Think back to when off-shoring became mainstream in circa 1995. The dollar and countries buying the products from off-shore were strong. Thus commodities and off-shoring was cheap and increased productivity by leaps an bounds. This is like leverage, but it cuts both ways. Now it happens to cut the other way.

If America is slowing down the rest of the world will do ok, right? Remember there is “global growth”, which EVERYBODY is talking about. Let’s think about this a bit. China is growing, but China is supporting its growth by selling to the US. Germany and Japan are major exporters that have a local economy that could not even punch itself out of a wet paper bag. So if the American economy slows you take out China, Germany, and Japan. You might as well call this a global recession or depression.

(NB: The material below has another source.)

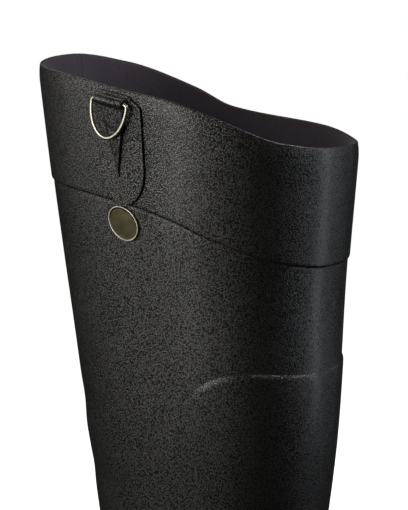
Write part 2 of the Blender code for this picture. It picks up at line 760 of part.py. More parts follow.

Though I do see one bright spot, and it is Brazil / South America in general. The Hispanics are becoming a real force and their economies are finally taking shape. Though they cannot support an entire world economy.

In the end I am not optimistic about the future.

Lockhart said he was concerned about the housing market given the turmoil in the mortgage financing market and the large inventory of unsold homes.

Hmmm, so why are there so many unsold homes? Does the Central Bankers even want to GET it? Are they in denial? Just like how the Japan is still in denial?